However, speaking to Spanish radio station Onda Cero, Nadal now appears to have performed a u-turn by saying he’s happy with the verdict.
“It seems perfect to me, totally correct,” said the Spaniard.
“Whether or not you agree with some of the things regarding Djokovic, justice has spoken and has said that he has the right to play in the Australian Open, and that’s really the fairest way.”
While Djokovic will be allowed to play for now, there could be more trouble brewing.
Immigration minister Alex Hawke has the powers to overrule the judge’s verdict and, in a statement on Monday, suggested he could do exactly that.
“It remains within immigration minister Hawke’s discretion to consider cancelling Mr Djokovic’s visa under his personal power of cancellation within the Migration Act,” it read.
“The minister is considering the matter and the process remains ongoing.”
And the federal government is now looking into whether Djokovic lied on his travel entry form.

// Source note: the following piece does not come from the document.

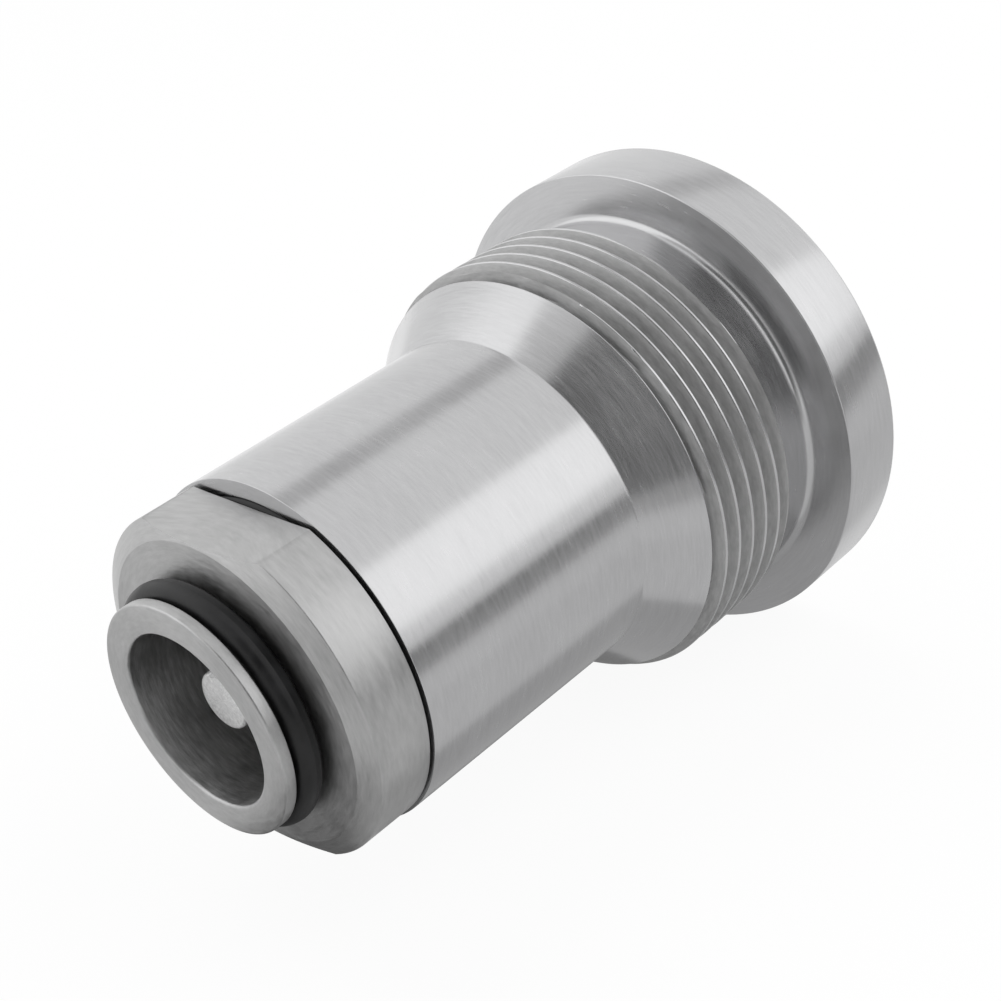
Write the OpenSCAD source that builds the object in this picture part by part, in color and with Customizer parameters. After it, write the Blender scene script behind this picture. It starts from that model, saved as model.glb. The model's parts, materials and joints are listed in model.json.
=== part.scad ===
// Screw-in hydraulic quick coupler, the half with the mouth, with a floating socket.
// The axis of the coupler lies along X, with the nose at -X and the mouth at +X.
// Each piece is turned about Z and then laid along X, so a height in a profile is a place
// on the axis. Height 0 is the rear face of the wrench collar, and heights grow to the mouth.

/* [Nose] */
// Diameter of the rim at the tip of the nose
rim_d = 21.7; // [21:0.1:22.5]
// Width of that rim along the axis
rim_w = 1.1; // [0.8:0.1:2]
// Bore that the oil flows through
nose_bore_d = 16.2; // [13:0.1:16.4]
// Chamfer at the mouth of that bore
nose_chamfer = 0.3; // [0.2:0.1:0.8]
// Thickness of the sealing ring on the nose
nose_ring_w = 2.4; // [1.8:0.1:2.6]
// Diameter at the bottom of the ring's groove
nose_groove_d = 18.3; // [17.9:0.1:18.9]
// Width of the ring's groove
nose_groove_w = 3.1; // [2.9:0.1:3.6]

/* [Wrench collar] */
// Diameter of the collar
collar_d = 32.5; // [31:0.1:33]
// Length of the collar
collar_w = 6.3; // [5:0.1:9]
// Diameter of the flat end face inside the chamfer
collar_face_d = 28.7; // [27:0.1:29]
// Length of the chamfer along the axis
collar_chamfer_w = 0.9; // [0.5:0.1:1.5]
// Distance across the two wrench flats
flats_w = 29; // [28:0.5:30]
// Gap between the collar and the body
collar_gap = 0.4; // [0.2:0.1:0.8]

/* [Spigot that screws into the body] */
// Wall of the body round the spigot
spigot_cover = 2.5; // [2.3:0.1:2.7]
// Length of the spigot from the collar
spigot_l = 9; // [8:0.1:11]
// Depth of the relief under the sealing ring
spigot_relief = 0.9; // [0.6:0.1:1.3]
// Wall of the spigot, round the valve guide and the rear spring
spigot_wall = 2.5; // [2.3:0.1:2.7]
// Lip of the body round the sealing ring between collar and body
joint_lip = 1.3; // [1.1:0.1:1.6]
// Thickness of that ring along the axis
joint_ring_w = 2; // [1.6:0.1:2.4]

/* [Body] */
// Diameter of the plain body
body_d = 33; // [32.6:0.1:36]
// Length from the collar to the foot of the cone
body_l = 27.2; // [26:0.1:31]
// Length of the cone
cone_l = 4.9; // [4.6:0.1:6]
// Diameter at the top of the cone
cone_d = 40.5; // [39.6:0.1:41]
// Radius of the hollow fillet at the foot of the cone
cone_fillet = 0.9; // [0.5:0.1:1.4]

/* [Mounting thread and flange] */
// Major diameter of the mounting thread
thread_d = 42; // [41.6:0.1:45]
// Pitch of the mounting thread
thread_pitch = 2; // [1.5:0.5:2]
// Length from the cone to the end of the thread
thread_l = 11.9; // [10:0.1:13]
// Length of the relief between the thread and the flange
relief_l = 4.3; // [3.5:0.1:5.5]
// Diameter of the relief
relief_d = 38.9; // [38.4:0.1:39.4]
// Radius of the fillet from the relief to the flange
neck_fillet = 0.8; // [0.4:0.1:1.2]
// Diameter of the flange
flange_d = 48.2; // [46:0.1:56]
// Thickness of the flange
flange_w = 7.3; // [7:0.1:9]
// Chamfer on the edges of the flange
flange_edge = 0.4; // [0.2:0.1:0.8]

/* [Socket] */
// Bore that guides the plug's thick land
guide_bore_d = 23.9; // [23.4:0.1:24.1]
// Bore that the plug's nose seals in
plug_seal_d = 20.7; // [20.2:0.1:20.9]
// Width of the valve seat, from the tail's bore to the throat
seat_w = 2; // [1.7:0.1:2.4]
// Wall of the socket's tail
tail_wall = 2.25; // [2.05:0.05:2.45]
// Bore of the body that the socket's tail slides in
tail_slide_d = 25; // [24.6:0.1:25.4]
// Wall of the ball cage, round the guide bore
cage_wall = 2; // [1.8:0.05:2.1]
// How far the plug pushes the socket in
push_travel = 4; // [3:0.1:4.5]

/* [Lock] */
// Number of locking balls
ball_count = 8; // [8:1:8]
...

Specifically, they’re examining whether the world No 1 was correct when saying he’d not travelled in the previous 14 days.
Regardless of the outcome, however, former New Zealand immigration minister Sir Kerry Burke called on Hawke to kick Djokovic out of the country and the competition.
“Federal Immigration Minister Alex Hawke has the power, under Australian law, to cancel Novak Djokovic’s visa,” he said.
“No amount of comment by Judge Anthony Kelly can deny the minister’s power.
“If the law requires everybody entering Australia to have two COVID-19 vaccinations, with appropriate time separation between the first and the second and, if Djokovic cannot meet this test, then his attempt to stay in Australia must fail.
“That will be minister Hawke’s call and it should be made.”